I think we as evangelicals are very much like this cup of tea, especially if we've been in the church all our lives. We know all the answers, we've been told what to believe. We've been told that we have all the knowledge, and that even though there may be other traditions who seem to sincerely believe that, "they are sincerely wrong". Our cups are so full and overflowing that not only can we not get anymore in, we can't even move the cup to someplace useful.

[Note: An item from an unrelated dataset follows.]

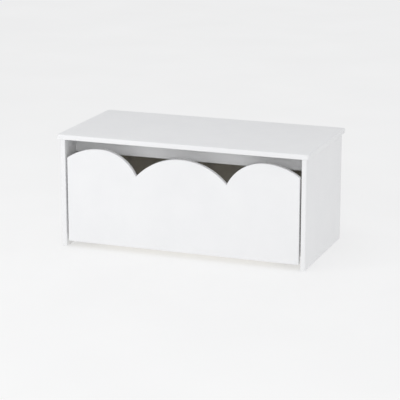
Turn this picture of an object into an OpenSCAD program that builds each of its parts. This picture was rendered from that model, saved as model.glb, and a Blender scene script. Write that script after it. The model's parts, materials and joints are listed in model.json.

Mark Buchanan has just put out another book, "Your Church is too Safe". Mark is a good writer, who pastors out of British Columbia. His books try to get Christians to think outside the box, at least a little, although I don't know how successful he is - he might be a bit too subtle. In an excerpt from this latest book, he makes two distinctions between the definitions of the words Traveler / Tourist and Disciple / Believer.
Traveler literally means "one who travails." He labours, suffers, endures. A traveller.. ...gets impregnated with a new and strange reality, grows huge and awkward trying to carry it, and finally, in agony, births something new and beautiful. To get there, he immerses himself in a culture. learns the language and customs, lives with the locals, imitates the dress, eats what's set before him. He takes risks, some enormous, and makes sacrifices, some extravagant. He has tight scrapes and narrow escapes. He is gone along time. If he ever returns, he returns forever altered...
A tourist, not so. Tourist means, literally, "one who goes in circles." He's just takes an exotic detour home. He's only passing through, sampling wares, acquiring souvenirs. He tastes more than he eats what's put before him. He retreats each night to what's safe and familiar. He picks up a word here, a phrase there, but the language and the world it's imbedded in, remains opaque and cryptic, and vaguely menacing. He spectates and consumes. He returns to where he comes from with an album of photos, a few momentos, a cheap hat. He's happy to be back. He declares there's no place like home...
....At some point we stopped calling Christians disciples and started calling then believers. A disciple is one who follows and imitates Jesus. She loses her life in order to find it. She steeps in the language and culture of Christ until his word and his world reshape hers, redefine her, change inside and out how she thinks and dreams and, finally, lives....
...A believer, not so. She holds certain beliefs, but how deep down these go depends on the weather or her mood. She can get defensive, sometimes bristlingly so, about her beliefs, but in her honest moments she wonders why they've made such a scant difference....
... You can't be a disciple without being a believer. But - here's the rub - you can be a believer and not a disciple. You can say all the right things, think all the right things, believe all the right things, do all the right things, and still not follow and imitate Jesus...
...The Kingdom of God is made up of travellers, but our churches are largely populated with tourists. The Kingdom is full of disciples, but our churches are filled with believers.
I would hope it isn't happening in Mark's church, but the issue that I see is that those in the pews are being filled to overflowing with the notion of being a tourist-believer. This is exactly where the pulpit wants people, but it's not where God wants them. We have phrases like; 'this world's not my home; I'm just passing through; strangers in a strange land; be ye in the world not of the world (this last one has been mis-read for centuries to justify the previous ones. Taken in it's proper context it has nothing to do with separating yourself from the world).
Those of us who are serious about being Traveler-Disciples need to take our cup to the sink, dump it out, and start letting God - and only God - fill it back up again. When God fills our cup, there's always room for more; more of him and more of others.